Valentine naturally becomes distrusting of the experience because as he would put it, this sort of thing happens all the time. The Dukes act like Father Christmas and Valentine should be grateful for his gift. They even “dumb down” where bacon comes from as if it was too complicated for Valentine to understand, resulting in the best use of “breaking the fourth wall”. Yet when Valentine begins to excel (almost turning into Winthorpe no less), no matter how well he performed, the Dukes (in particular Mortimer) were still eager to see him make a mistake, such as leaving a money clip on the floor and wondering whether he would steal it. Valentine’s so-called friends end up as being freeloaders, living off his money. The only assuring guidance Valentine has is Coleman (Denholm Elliott), the underrated hero of the story. He advises Valentine to be himself, something the Dukes can’t take away from him.
Winthorpe on the other hand has the toughest change which rapidly descends into madness. He loses his friends (who didn’t even bother to stick by him), his fiancé, his job, his money, his reputation and is driven to the point of suicide.
It’s in those bleak and changing circumstances that you automatically feel sorry for them. Valentine despite making a huge impression with his quick learning of the business will never be accepted by the Dukes, purely because of the colour of his skin. Winthorpe is driven by desperation having every avenue blocked and nearly dies.
How cruel must you be to purposely destroy a man’s career or the promise of a better future, for a stupid bet no less? You give Valentine hope and you take it away. Winthorpe is left with nothing and directs his anger at Valentine, thinking he was behind his downfall. His life quickly falls apart and if it wasn’t for Ophelia (Jamie Lee Curtis) providing the tough love outside of his comfortable bubble, Winthorpe could have been too far gone to be rescued.
This is where Trading Places becomes one of the best comedies ever made. It heavily relies on the comeuppance with Valentine and Winthorpe realising they’ve been played. The only way to hurt rich people is by making them poor. They start off as enemies but bond over a common goal.

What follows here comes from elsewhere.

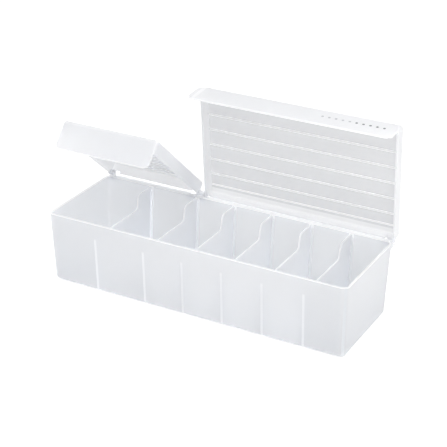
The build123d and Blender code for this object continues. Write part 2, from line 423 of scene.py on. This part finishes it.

Trading Places champions the people in a decade where it was acceptable to say “greed is good”. Using their personal expertise and the new skills they obtained from their social changes, Valentine and Winthorpe challenge themselves to get even. They become better people from that experience. Maybe it’s a little presumptuous to assume they were doing this for the entire human race but who knows how many people were affected by the Duke’s misdemeanours. The Dukes openly admit they’ve done this before!
So do they get their revenge? Well what’s the point of spoiling it! I leave that in your capable hands but prepare yourself for a third act that is bonkers, full of SNL cameos, and James Belushi in a gorilla suit. Need I say more?
In my opinion, the reason why Trading Places succeeds is because it’s more than just a comedy. It subtlety breaks down those invisible barriers by challenging misconceptions and stereotypes, which seems like a rarity these days. At times the humour can be awkward but because it’s brave enough to tackle the situation head on, it makes the entire issue idiotically stupid and out of place. We’re all the same, red blooded human beings.
Without a shadow of a doubt, Trading Places is the best Eddie Murphy film. Yes better than Coming to America, 48 Hrs and Beverly Hills Cop. For a major role, his performance is raw and honest but his comedic timing is on point. If you don’t laugh, then there’s something wrong with you!
Aykroyd’s performance is also brilliant. His on screen chemistry with Murphy helps solidify the premise. Winthorpe’s downfall is not easy but Aykroyd’s skill and his own comedic timing delivers where it matters.
To put it simply, you couldn’t ask for a better film!